— WHAT NEEDS TO BE DONE —
Gather up all lines that carry the word "imported".

(Dataset items)
----
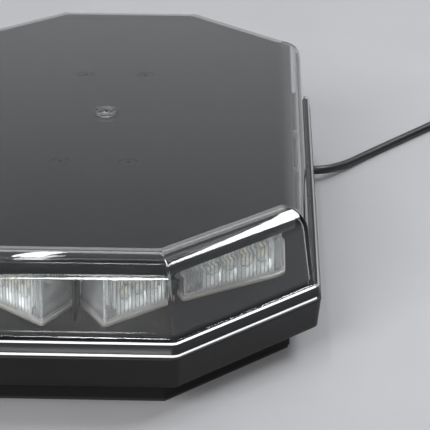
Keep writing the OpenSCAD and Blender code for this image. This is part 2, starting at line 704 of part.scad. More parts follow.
module plug_side_contacts() {
  color("silver") plug_frame() for (x = [0, 1]) mirror([x, 0, 0])
    translate([barrel_d / 2 - 1.9, -2.5, b1 - 14.7]) rotate([-90, 0, 0]) linear_extrude(5)
      polygon([[0, 0], [0.6, 0], [1.75, -5], [1.75, -7], [0.6, -12.4], [0, -12.4], [0, -11.8],
        [1.15, -6.7], [1.15, -5.3], [0, -0.8]]);
}
module plug_cap() {
  color("silver") plug_frame() difference() {
    translate([0, 0, b1]) union() {
      cylinder(h = cap_l - 3, d = barrel_d - 0.4);
      translate([0, 0, cap_l - 3]) cylinder(h = 3, d1 = barrel_d - 0.4, d2 = barrel_d - 8);
      translate([0, 0, -3]) cylinder(h = 3, d = 11.9);
    }
    translate([0, 0, b1 - 4]) cylinder(h = 4 + cap_l - 2.5, d = tip_d + 3);
    translate([0, 0, b1]) cylinder(h = cap_l + 1, d = tip_d + 2 * shank_gap);
  }
}
module plug_tip() {
  color("silver") plug_frame() translate([0, 0, c1 - 2.5]) {
    translate([0, 0, -1.6]) cylinder(h = 1.5, d = tip_d + 2.8);
    translate([0, 0, -0.2]) cylinder(h = 6.2, d = tip_d);
    translate([0, 0, 6]) cylinder(h = 1.8, d1 = tip_d, d2 = tip_d - 4);
  }
}
module plug_fuse() {
  color("#d8d8d2") plug_frame() translate([0, 0, h1 + 2]) {
    cylinder(h = 5, d = 6.3);
    translate([0, 0, 5]) cylinder(h = 12, d = 5.6);
    translate([0, 0, 17]) cylinder(h = 5, d = 6.3);
  }
}

base_housing();
foot_pan();
rubber_pad();
magnet_cups();
magnet_discs();
magnet_screws();
cover_screws();
vent_plug();
dome_gasket();
dome();
dome_screws();
cover_plate();
plate_screws();
plate_posts();
heat_frame();
front_lens_left();
front_lens_right();
rear_lens_left();
rear_lens_right();
corner_lens_front_left();
corner_lens_front_right();
corner_lens_rear_left();
corner_lens_rear_right();
left_lens_front();
left_lens_middle();
left_lens_rear();
right_lens_front();
right_lens_middle();
right_lens_rear();
end_led_boards();
corner_led_boards();
side_led_boards();
end_leds();
corner_leds();
side_leds();
frame_screws();
driver_board();
board_standoffs();
controller_chip();
capacitors();
inductors();
power_switches();
terminal_block();
wire_sockets();
harness();
cord_grommet();
strain_relief();
supply_cord();
cord_coil();
cord_tie();
cord_tail();
plug_relief();
plug_handle();
plug_barrel();
plug_cap();
plug_tip();
plug_fuse();
plug_side_contacts();
plug_rocker();
plug_button();
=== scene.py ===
import math

import bmesh
import bpy
import numpy as np
from mathutils import Matrix, Vector
from mathutils.geometry import delaunay_2d_cdt


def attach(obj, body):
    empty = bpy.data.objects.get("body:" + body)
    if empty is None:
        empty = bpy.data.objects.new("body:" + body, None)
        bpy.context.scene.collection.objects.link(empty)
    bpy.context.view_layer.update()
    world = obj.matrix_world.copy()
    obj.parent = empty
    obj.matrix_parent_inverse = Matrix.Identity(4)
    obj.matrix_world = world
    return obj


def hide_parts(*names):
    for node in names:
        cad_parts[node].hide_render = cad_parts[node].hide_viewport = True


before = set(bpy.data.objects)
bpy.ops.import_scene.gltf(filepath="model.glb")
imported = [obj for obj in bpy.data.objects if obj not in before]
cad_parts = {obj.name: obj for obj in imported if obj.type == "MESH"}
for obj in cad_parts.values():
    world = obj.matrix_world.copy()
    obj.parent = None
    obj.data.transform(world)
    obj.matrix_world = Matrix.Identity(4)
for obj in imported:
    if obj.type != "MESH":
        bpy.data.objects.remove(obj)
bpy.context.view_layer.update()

MM = 0.001

# ---------------------------------------------------------------- camera
camera = bpy.data.objects.new("camera", bpy.data.cameras.new("camera"))
bpy.context.scene.collection.objects.link(camera)
# the camera's own three axes, and where it stands in metres
right = (0.9996, 0.02802, 0.00529)
up = (-0.01567, 0.38472, 0.92289)
back = (0.02383, -0.92261, 0.38501)
stand = (0.07306, -0.81781, 0.35374)
camera.matrix_world = Matrix([[right[i], up[i], back[i], stand[i]] for i in range(3)] + [[0, 0, 0, 1]])
camera.data.lens = 153.75
camera.data.sensor_width = 36.0
camera.data.clip_start = 0.02
camera.data.clip_end = 30.0
bpy.context.scene.camera = camera
bpy.context.scene.view_settings.view_transform = "Standard"


# ---------------------------------------------------------------- mesh helpers
def piece_of(name, points, faces, body="beacon"):
    """A smooth mesh from points in millimetres and faces, already in its place, riding on a body."""
    mesh = bpy.data.meshes.new(name)
    mesh.from_pydata((np.asarray(points, float) * MM).tolist(), [], faces)
    mesh.validate()
    mesh.polygons.foreach_set("use_smooth", np.ones(len(mesh.polygons), bool))
    thing = bpy.data.objects.new(name, mesh)
    bpy.context.scene.collection.objects.link(thing)
    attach(thing, body)
    return thing


def grid_faces(rows, cols, closed=True):
    """Quads of a grid of points, row after row; closed joins the last column to the first."""
    i, j = np.meshgrid(np.arange(rows - 1), np.arange(cols if closed else cols - 1), indexing="ij")
    k = (j + 1) % cols
    quads = np.stack([i * cols + j, i * cols + k, (i + 1) * cols + k, (i + 1) * cols + j], -1)
    return quads.reshape(-1, 4).tolist()


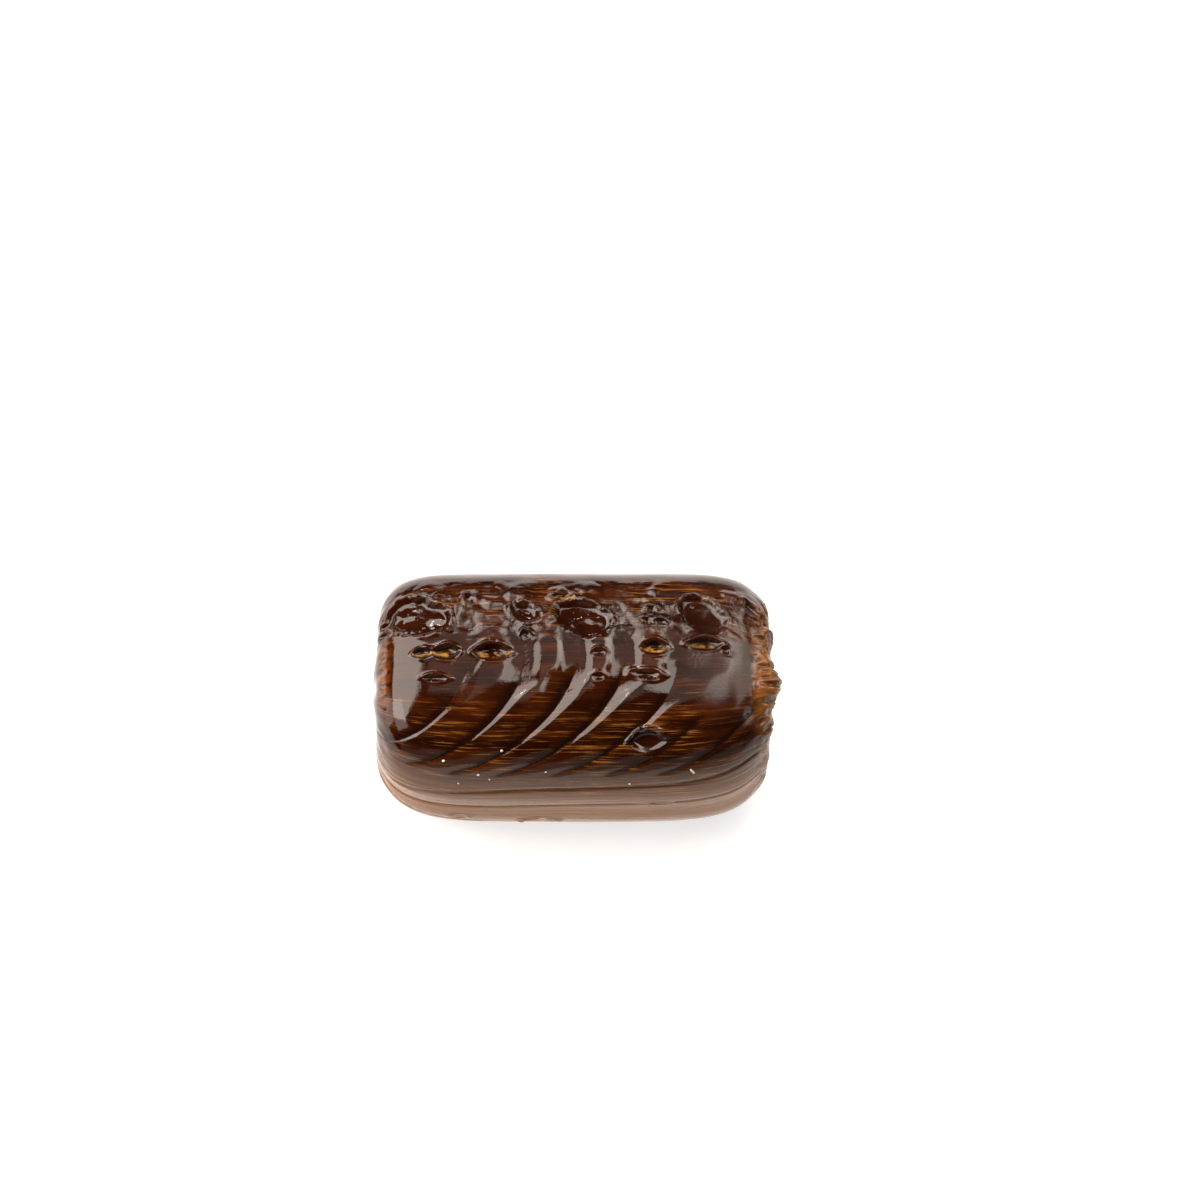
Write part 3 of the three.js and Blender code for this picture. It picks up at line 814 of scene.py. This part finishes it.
WHITE = (1, 1, 1)
WARM = (1, 0.91, 0.82)
WARMER = (1, 0.86, 0.72)
soft_box("left_box", 66, -35, 0.6, 0.33, 0.5, 7.4, WARM)
soft_box("left_wing", 99, -48, 0.3, 0.24, 0.5, 3.2, WARM)
soft_box("left_end", 75, -80, 0.2, 0.3, 0.5, 3.2, WARM)
soft_box("middle_fill", 64, 0, 0.15, 0.22, 0.5, 0.9, WARM)
soft_box("right_strip", 66, 15, 0.09, 0.2, 0.49, 6.2, WARM)
soft_box("right_fill", 58, 33, 0.42, 0.28, 0.5, 3.3, WARMER)
soft_box("right_spot", 53, 26, 0.14, 0.12, 0.48, 4.0, WARM)
soft_box("front_card", 165, 0, 1.4, 0.26, 0.5, 0.42, WARM)
soft_box("low_spark", 43, -14, 0.015, 0.015, 0.5, 90.0, WHITE)
soft_box("back_spark", 31, -3, 0.012, 0.012, 0.5, 110.0, WHITE)
soft_box("left_spark", 50, -22, 0.015, 0.015, 0.5, 50.0, WHITE)
soft_box("right_spark", 100, 60, 0.02, 0.02, 0.5, 30.0, WHITE)

world = bpy.data.worlds.new("room")
bpy.context.scene.world = world
world.use_nodes = True
world.node_tree.nodes["Background"].inputs["Color"].default_value = (0.02, 0.02, 0.02, 1)
bpy.context.scene.view_settings.view_transform = "Standard"


# The camera: a long lens 65 degrees above the table, straight in front of the candy.
PHOTO_SIDE = 1200
PHOTO_SCALE = 15.28  # pixels per millimetre at the candy
PHOTO_CENTRE = (573.1, 697.8)  # where the middle of the candy lies in the photograph
CAMERA_RISE = math.radians(65)
CAMERA_DISTANCE = 0.35
lens = bpy.data.cameras.new("camera")
camera = bpy.data.objects.new("camera", lens)
bpy.context.scene.collection.objects.link(camera)
lens.sensor_width = 36
frame_side = PHOTO_SIDE / PHOTO_SCALE * MM
lens.lens = lens.sensor_width * CAMERA_DISTANCE / frame_side
lens.clip_start = 0.01
back = Vector((0, -math.cos(CAMERA_RISE), math.sin(CAMERA_RISE)))
up = Vector((0, math.sin(CAMERA_RISE), math.cos(CAMERA_RISE)))
right_by = (PHOTO_SIDE / 2 - PHOTO_CENTRE[0]) / PHOTO_SCALE * MM
up_by = (PHOTO_CENTRE[1] - PHOTO_SIDE / 2) / PHOTO_SCALE * MM
camera.location = CENTRE + Vector((right_by, 0, 0)) + up * up_by + back * CAMERA_DISTANCE
camera.rotation_euler = (math.pi / 2 - CAMERA_RISE, 0, 0)
bpy.context.scene.camera = camera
----
— SOLUTION FOR THIS EXERCISE —
imported = [obj for obj in bpy.data.objects if obj not in before]
cad_parts = {obj.name: obj for obj in imported if obj.type == "MESH"}
for obj in imported:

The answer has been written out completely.